After our project ended, many nonprofits came to talk to me to understand how they could replicate that success. Right then, I understood that there was a big gap between the nonprofit sector and technology, and I wanted to close that gap. I began efforts to bring better technologies to Amazon to help improve the nonprofit sector, but my ideas were too big at that moment. I decided that my time would be better used by creating a new platform for the nonprofit sector and departing from Amazon.
3. What initial hesitations did you have about starting your first company?
As many first-time entrepreneurs I think the first thought is – “am I crazy?” But then it’s followed by “In a few years, am I going to regret not going for it and say “What If?””, “If not now, when?”, “If not me, then who?”
Yes, working for one of the best companies in the world is rewarding. Yes, the money was good. But there’s no feeling more incredible than creating your idea, launching it, seeing it live, watching it grow and most importantly – changing people’s lives.
Did I have questions? Yes. Did I have hesitations? Never.
4. Can you remember the day you put in your notice? What was it like, what was going through your mind, how did your manager take it?
I remember that day like it was yesterday, and I think I will remember it forever. I was nervous, anxious, but above all, I was excited. I can’t talk for my former manager because I don’t know what was going through her head. All I can say is that it came in as a surprise.
5. What are you doing now?
I’m the founder and CEO of NEDDIE.
NEDDIE is a nonprofit marketplace where nonprofits and donors can easily connect, engage, and support the causes they love.
It has been an ongoing hurdle for people to find where to help, and for nonprofits to be exposed to new donors outside of the same loyal donors they’ve had for years. Time is money, especially when that money is to cause change. People want to help but they want to do it in a fast, easy, secured, and simple way. With NEDDIE, donors are empowered to easily find nonprofits, engage in a multitude of ways, and track their donations.
Finally, nonprofits have a hub where they are constantly exposed to new donors and can create new long-lasting relationships. We have over 40 nonprofits on our platform from WA and Puerto Rico and plan to expand nationwide.
Some people call us the “Amazon of Nonprofits”. We are just happy to have a place for nonprofits where they are at the center stage. NEDDIE is the new hub for being part of philanthropy and creating meaningful connections.
6. Looking back on your experience of founding a company, what do you know that you wish you knew before? Are you happy with your decision?
Many know that founding a company is not easy. It is a rollercoaster of success and emotions. Sometimes your company has great momentum and is performing amazing, other times you feel like you are filling holes in a sinking ship. Ultimately, it is up to you to keep pushing, move forward and take your company to the successful path that you’ve envisioned.

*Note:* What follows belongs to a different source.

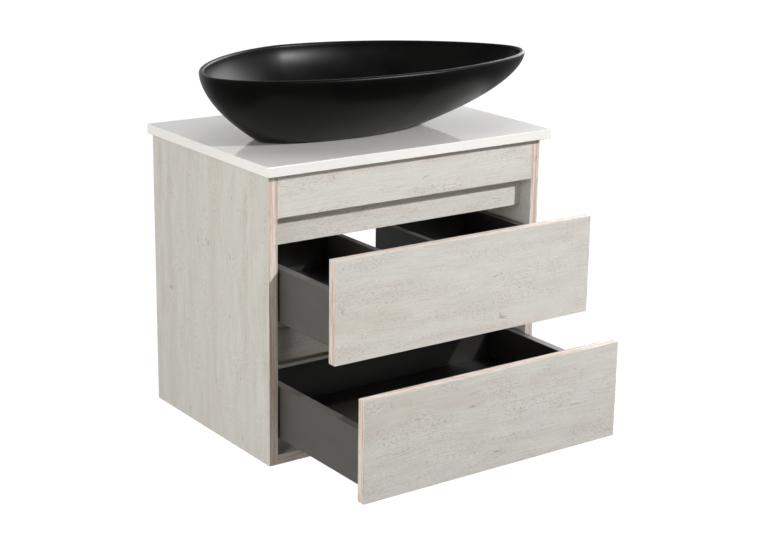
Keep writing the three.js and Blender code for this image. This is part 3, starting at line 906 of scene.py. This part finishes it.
def add_stage():
    """A pale floor and a white surround. Both glow, and the vanity takes no light from them."""
    floor_height = cad_box[0].z - FLOOR_DROP
    builder = bmesh.new()
    bmesh.ops.create_circle(builder, cap_ends=True, segments=128, radius=STAGE_RADIUS)
    bmesh.ops.translate(builder, verts=builder.verts, vec=(0.0, 0.0, floor_height))
    floor = bpy.data.objects.new("floor", mesh_from(builder, "floor"))
    builder = bmesh.new()
    bmesh.ops.create_uvsphere(builder, u_segments=64, v_segments=32, radius=STAGE_RADIUS)
    surround = bpy.data.objects.new("surround", mesh_from(builder, "surround"))
    for made in (floor, surround):
        bpy.context.scene.collection.objects.link(made)
        made.visible_diffuse = made.visible_glossy = made.visible_shadow = False

    paint = Finish("floor_paint", Roughness=1.0, Specular_IOR_Level=0.0, Emission_Strength=0.985)
    shade = paint.noise(paint.place(), 3.0)
    paint.drive("Base Color", paint.blend(shade, (0.07, 0.07, 0.07, 1), (0.08, 0.08, 0.08, 1)))
    paint.shader.inputs["Emission Color"].default_value = (1, 1, 1, 1)
    floor.data.materials.append(paint.material)
    glow = Finish("surround_glow", Roughness=1.0, Specular_IOR_Level=0.0, Emission_Strength=1.06)
    glow.shader.inputs["Base Color"].default_value = (0, 0, 0, 1)
    glow.shader.inputs["Emission Color"].default_value = (1, 1, 1, 1)
    surround.data.materials.append(glow.material)


def add_light(name, place, target, size, power, shape="RECTANGLE"):
    lamp = bpy.data.lights.new(name, "AREA")
    lamp.shape = shape
    lamp.size, lamp.size_y = size
    lamp.energy = power
    made = bpy.data.objects.new(name, lamp)
    bpy.context.scene.collection.objects.link(made)
    made.location = place
    made.rotation_mode = "QUATERNION"
    made.rotation_quaternion = (Vector(target) - Vector(place)).to_track_quat("-Z", "Y")
    return made


def add_world():
    """Bright behind the vanity, less so beside it, and dark in front of it and below."""
    world = bpy.data.worlds.new("studio")
    bpy.context.scene.world = world
    world.use_nodes = True
    tree = world.node_tree
    tree.nodes.clear()

    def add(kind, **settings):
        node = tree.nodes.new(kind)
        for setting, value in settings.items():
            setattr(node, setting, value)
        return node

    def span(value, low, high, to_low, to_high):
        node = add("ShaderNodeMapRange", interpolation_type="SMOOTHSTEP")
        tree.links.new(value, node.inputs[0])
        for socket, number in zip(node.inputs[1:5], (low, high, to_low, to_high)):
            socket.default_value = number
        return node.outputs[0]

    def combine(operation, a, b):
        node = add("ShaderNodeMath", operation=operation)
        tree.links.new(a, node.inputs[0])
        tree.links.new(b, node.inputs[1])
        return node.outputs[0]

    way = add("ShaderNodeSeparateXYZ")
    tree.links.new(add("ShaderNodeTexCoord").outputs["Generated"], way.inputs[0])
    behind = span(way.outputs[1], -0.2, 0.5, 0.05, 0.95)
    left = span(way.outputs[0], -0.95, -0.3, 0.4, 0.05)
    right = span(way.outputs[0], 0.5, 0.95, 0.05, 0.6)
    beside = combine("MAXIMUM", left, right)
    level = span(way.outputs[2], -0.5, 0.0, 0.55, 1.0)
    strength = combine("MULTIPLY", combine("MAXIMUM", behind, beside), level)
    background = add("ShaderNodeBackground")
    tree.links.new(strength, background.inputs["Strength"])
    tree.links.new(background.outputs[0], add("ShaderNodeOutputWorld").inputs["Surface"])


def add_lights():
    """One small key, three soft fills that reflections don't show, and two sheens that only they show."""
    middle = Vector((0.0, -0.3, -0.1))
    add_light("key", (1.51, -3.015, 1.695), middle, (0.11, 0.11), 101, "DISK")
    left_fill = add_light("left_fill", (-2.5, -1.1, 0.4), middle, (1.8, 1.8), 42)
    left_fill.data.color = (1.0, 0.97, 0.92)
    top_fill = add_light("top_fill", (0.0, -0.5, 2.6), middle, (1.6, 1.6), 12)
    front_fill = add_light("front_fill", (0.2, -4.2, 0.9), middle, (3.0, 3.0), 22)
    front_fill.data.color = (1.0, 0.93, 0.84)
    for fill in (left_fill, top_fill, front_fill):
        fill.visible_glossy = False
    key_sheen = add_light("key_sheen", (1.2, -2.9, 1.75), middle, (1.3, 1.1), 110)
    right_sheen = add_light("right_sheen", (2.4, 0.6, 1.0), middle, (1.8, 1.4), 50)
    for sheen in (key_sheen, right_sheen):
        sheen.visible_diffuse = False


# ---------------------------------------------------------------- assembly

add_camera()
add_boards()
add_upper_bottom()
add_countertop()
add_basin()
add_drain()
add_runners()
add_hangers()
add_stage()
add_world()
add_lights()
bpy.context.scene.view_settings.view_transform = "Standard"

I don’t think I would’ve wished to know more about the entrepreneur path before I started it. Maybe I would’ve thought it was a big risk or that I would’ve questioned my knowledge, and I might have feared to move forward. Instead, I took the leap and I trusted in myself. Throughout my journey I’ve been learning so much from other entrepreneurs and investors. I’ve fallen hard and I’ve learned how to get up, and with that I’ve become a better CEO and founder for my business. I’m not only happy with my decision, but I’m also proud. I’m a very different person now than when I was in front of my computer designing NEDDIE for the first time.
7. Any other advice you can share for others contemplating a similar path?
Do It! Do you have a great idea? Share it with the world! Your idea might be the key to improving people’s lives. If you have doubts, ask yourself “If not me, then who?”, “If not now, when?” It is a risky business, overwhelming all the time, and it keeps you at the edge of your seat. But if you have a passion, if you have a dream, if you are willing to give it your all to make it happen, then trust in yourself and go for it. I believe that:
– Mentorship. Having mentors and a support system is the key.
– Networking is important! Don’t be shy, ask for help. Your success will be possible not only because of you, but also because all of those who are helping you build that ladder going up.
– Listen. Learn from others that have paved the path. Don’t be scared to hear something that you don’t want to hear. When needed, listen, adapt and pivot. Making tough decisions will be part of the process.
– Finally, be a good leader. Companies are built by people, not just one individual.